Similarly, in June 2019, the Insurance Bureau of Canada published a report titled Options for Managing Flood Costs of Canada’s Highest Risk Residential Properties. After reviewing international experience, stakeholders analyzed three potential schemes that could be implemented:

  • Option I: a pure market solution pursuant to which private properties would no longer be eligible for government financial assistance, and the risk would be borne by homeowners. Homeowners would therefore have to move, self-insure, or transfer their flood contingent liability to the private insurance market. Because premiums are risk-based, a portion of high-risk homeowners would opt out of the insurance market, and the government could invest in adaptive infrastructure.
  • Option II: an evolved status quo in which the risk would be borne by a combination of homeowners and governments. As this option is the closest to the current state of affairs, the private insurance market would continue to provide insurance coverage in accordance with its risk appetite, and government aid would be provided in cases where premiums are too high. The government’s exposure could also be reduced by transferring some of the risk to the global reinsurance market.
  • Option III: create a high-risk flood insurance pool. A high-risk flood pool of properties would be separated from what is considered normally insurable risk. The group would be managed by a public-private partnership, administered by the insurance industry but governed and guaranteed by the government/global reinsurance market. The pool would need pre-capitalization to get up and running as well as ongoing capitalization that would be supported by premiums paid into the pool and levies assessed on all homeowners or municipal ratepayers and financed by levies or through government contributions.

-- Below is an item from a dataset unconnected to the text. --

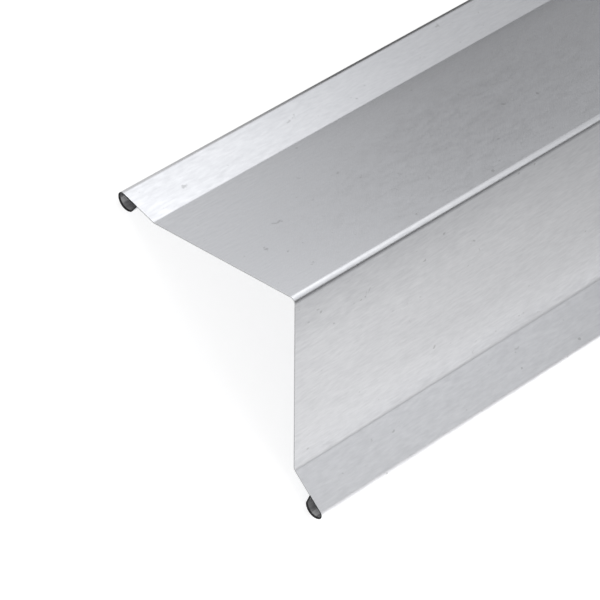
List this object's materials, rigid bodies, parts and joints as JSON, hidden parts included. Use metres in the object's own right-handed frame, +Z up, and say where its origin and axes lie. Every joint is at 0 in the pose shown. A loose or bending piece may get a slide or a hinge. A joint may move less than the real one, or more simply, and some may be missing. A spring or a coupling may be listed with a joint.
{
  "type": "ridge cap",
  "caption": "Folded sheet-metal ridge cap with flanges turned outwards and a hollow rolled bead along each edge, laid over the ridge of a pitched roof.",
  "frame": {"origin": "middle of the length and of the width, on the floor the beads lie on", "axes": "+X along the ridge, +Y across it towards the flatter flange, +Z up through the ridge"},
  "size_m": [1, 0.205, 0.0874],
  "materials": {
    "sheet": "mill finish, satin, with fine rolling lines along the length"
  },
  "bodies": {
    "root": {"ridge_cap": "sheet"}
  },
  "joints": []
}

The governments of other countries have already implemented similar measures to address the issue of the insurability of flood risk. The United Kingdom has launched Flood Re, a reinsurer subsidized by a levy imposed on all insurers that offer home insurance. The United States created the National Flood Insurance Program (NFIP) in 1968. To benefit from NFIP flood insurance, the property must be located in a community that participates in the program and that agrees to apply sound floodplain management standards. In some cases, NFIP premiums may be subsidized.

The complete withdrawal of government aid would allow the government to focus on mitigation rather than disaster management, an area in which insurers are generally more efficient, but could also lead to avoidance by homeowners, who may simply choose not to purchase insurance and risk financial ruin in the event of loss. Conversely, placing too much emphasis on the availability of insurance (by subsidizing premiums, for example), creates the possibility that the premium rate paid will not reflect the full risk of loss and that the funds available in the event of loss will prove insufficient.

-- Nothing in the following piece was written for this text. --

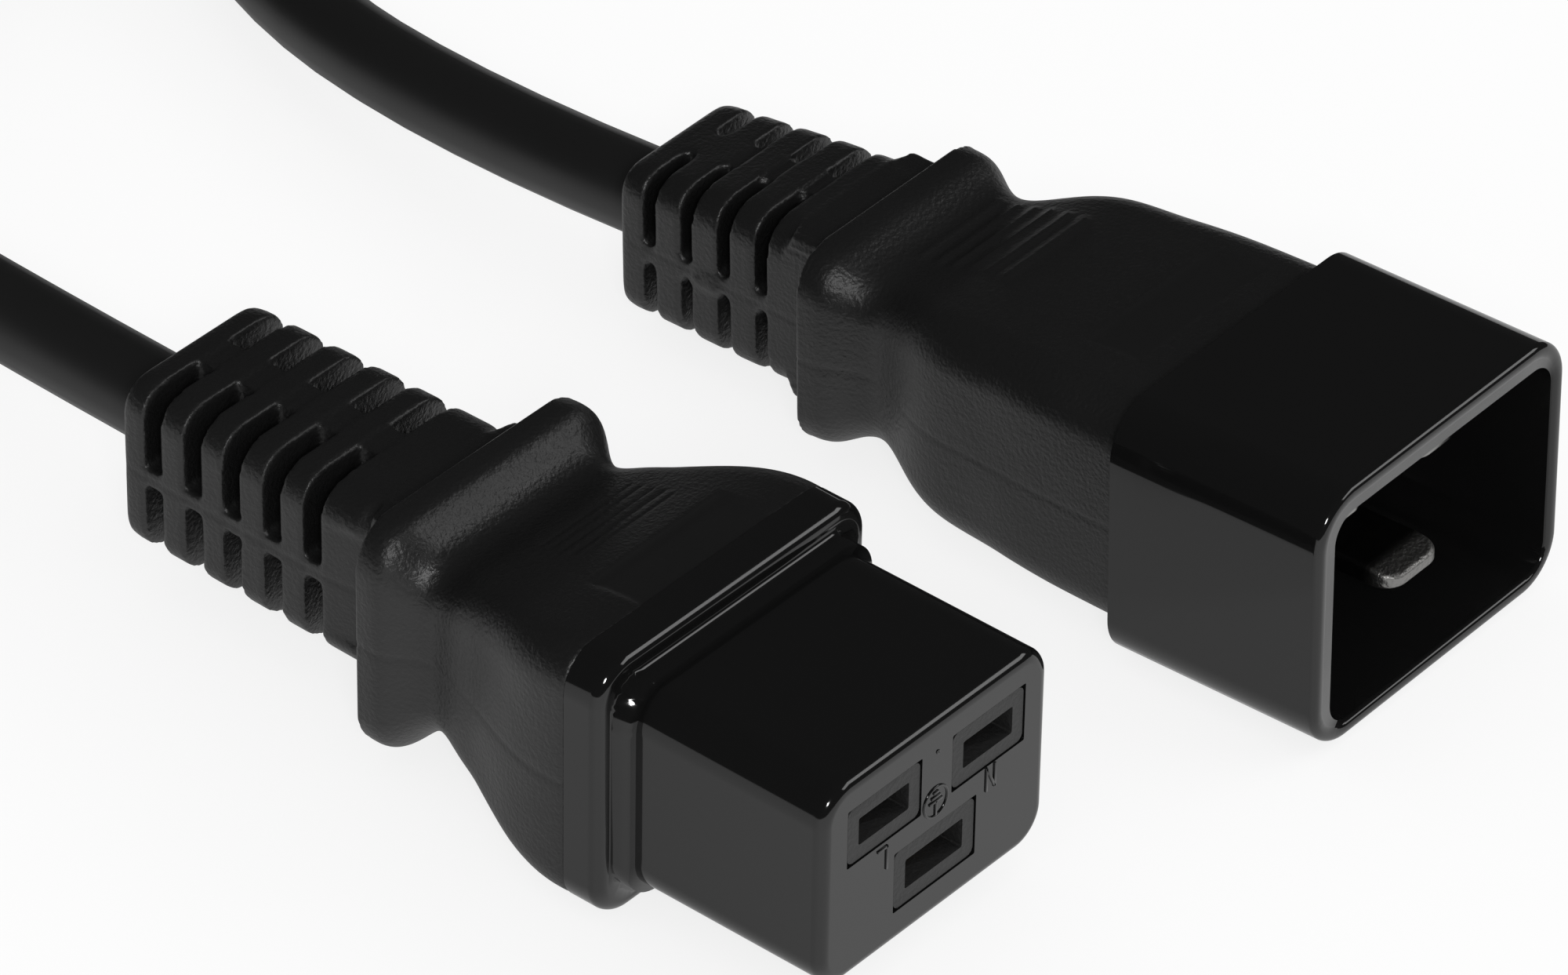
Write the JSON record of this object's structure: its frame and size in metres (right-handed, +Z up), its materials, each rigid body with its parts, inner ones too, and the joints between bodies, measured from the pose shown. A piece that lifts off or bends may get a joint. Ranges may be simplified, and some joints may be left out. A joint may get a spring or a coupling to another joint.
{
  "type": "c19 power connector",
  "caption": "Moulded mains connector with three female contacts, on its free cord with the mating pin plug at the other end; feeds equipment inlets in racks.",
  "frame": {"origin": "middle of the connector's length and width, on the surface it lies on", "axes": "+X the way the connector is pushed home, +Y across, +Z up"},
  "size_m": [0.2748, 0.1142, 0.026],
  "materials": {
    "soft_pvc": "moulded, fine grain, satin",
    "gloss_shell": "moulded, glossy",
    "matte_insert": "moulded, matte grain",
    "contact_brass": "stamped, bright",
    "plated_pin": "nickel plated, brushed",
    "core_brown": "extruded",
    "core_blue": "extruded",
    "core_green_yellow": "extruded",
    "copper": "stranded, bright",
    "cord_jacket": "extruded, satin",
    "tie_strap": "woven hook tape"
  },
  "bodies": {
    "root": {"connector_overmould": "soft_pvc", "front_housing": "gloss_shell", "contact_carrier": "matte_insert", "line_contact": "contact_brass", "neutral_contact": "contact_brass", "earth_contact": "contact_brass", "plug_shroud": "gloss_shell", "plug_pin_carrier": "matte_insert", "plug_line_pin": "plated_pin", "plug_neutral_pin": "plated_pin", "plug_earth_pin": "plated_pin", "plug_overmould": "soft_pvc", "cord_coil": "cord_jacket", "cord_tie": "tie_strap", "cord_lead_at_connector": "cord_jacket", "cord_lead_at_plug": "cord_jacket", "connector_line_core": "core_brown", "connector_neutral_core": "core_blue", "connector_earth_core": "core_green_yellow", "connector_line_strands": "copper", "connector_neutral_strands": "copper", "connector_earth_strands": "copper", "plug_line_core": "core_brown", "plug_neutral_core": "core_blue", "plug_earth_core": "core_green_yellow", "plug_line_strands": "copper", "plug_neutral_strands": "copper", "plug_earth_strands": "copper"}
  },
  "joints": []
}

In short, regardless of the perspective from which the issue is addressed, the allocation of costs among citizens, their insurers, and both levels of government after a flood is a significant challenge. For that reason, all participants must increase their efforts to implement measures that are preventive, rather than corrective. Whether that consists of elevating critical equipment (heating, ventilation, electrical transformers, communication systems, etc.) in commercial buildings above expected flood levels or even using technology that allows buildings to float above water during a flood, there is no doubt that improving infrastructure and implementing preventive measures will contribute to reducing the risk and, in so doing, make it somewhat more insurable.